Fluids and gases are never at rest. This statement is in apparent contradiction with our experience: when we pour water in a glass and wait until all flows have disappeared and the temperature of the liquid is in equilibrium with that of the room, we see that water appears to be completely at rest. However, if we were able to see the individual molecules of water with a very powerful microscope, we would discover that they are continuously moving and collide with each other following frantic, random paths, even if the liquid appears to be quiescent (dormant, inert, inactive) to the naked eye.
Scientists are interested in observing and measuring such movements because they reveal important, practical information: how fast does heat spread in a fluid? How fast do liquid mixtures mix? Such phenomena occur in the absence of a macroscopic flow, that is when the fluid appears to be at rest, and are called heat and mass diffusion respectively.While the theoretical prediction of heat and mass diffusion is still quite challenging, its measurement is a standard laboratory practice, but may become extremely difficult or impossible when dealing with mixtures of many liquids. Such measurements need to be carried out when the fluid is quiescent, a condition sometimes impossible to achieve on ground.
This is precisely the objective of the DSC (Diffusion & Soret Coefficients) experiment which was completed last Monday (16 January) by André Kuipers on board the International Space Station: the measurement of diffusion in mixtures of liquids.
Using very sensitive optical techniques (of the Selectable Optical Diagnostic Instrument or SODI), it is possible to measure mass diffusion, compare with current theories, and improve our present understanding of how molecules move in liquid mixtures.
The experiment hardware for this DSC experiment was installed in the Microgravity Science Glovebox (MSG) in November 2011, before André arrived on the ISS. André’s preparations allowed good and almost-continuous performance of the scientific runs. He had for example exchanged a power board in the Microgravity Science Glovebox at the end of December, and he and his colleagues regularly swapped the flash-disks on which all the science data and images are collected. On Monday André completed the experiment by removing the experiment hardware from the Microgravity Science Glovebox (MSG) and stowing it.Between the start and the completion of the experiment, the work of André and his colleagues in the ISS and the work of the operations, development and science teams on the ground allowed the completion of about 50 scientific runs. Plenty of data and images on how these fluids behave for the scientists to now dig into and analyse in detail! The results will be used by the large team of scientists involved in the project to try to understand which of the many existing theories for mass diffusion is correctly predicting the experimental behaviour.

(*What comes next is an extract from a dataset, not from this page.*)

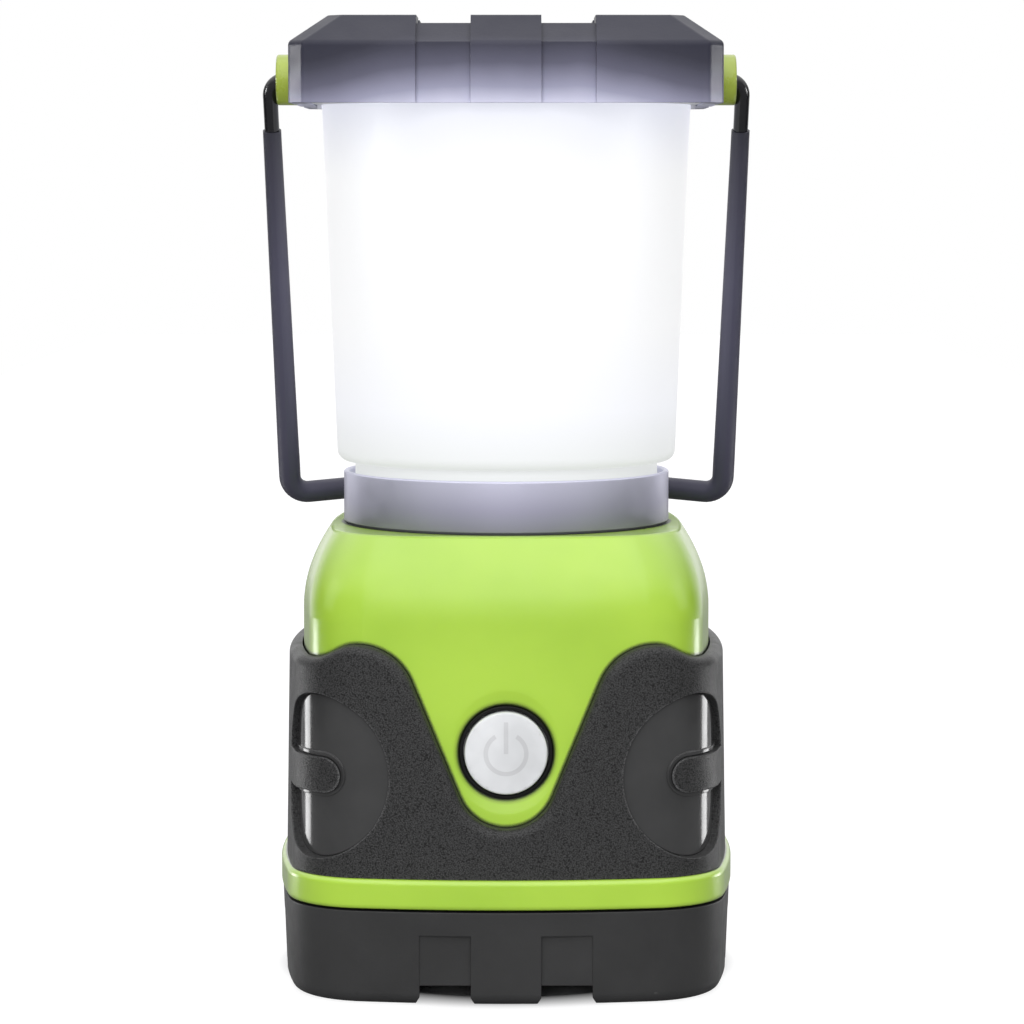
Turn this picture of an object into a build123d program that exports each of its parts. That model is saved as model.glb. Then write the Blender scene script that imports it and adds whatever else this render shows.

This type of research has a lot of possible applications and benefits for us on Earth as well, as diffusion of heat or mass are present everywhere in nature and play a key role in many industrial and scientific processes such as deposition or separation techniques. One example of a concrete application of this research would be refinement of computer models of oil fields. So you can imagine we are all very much looking forward to the scientific publications!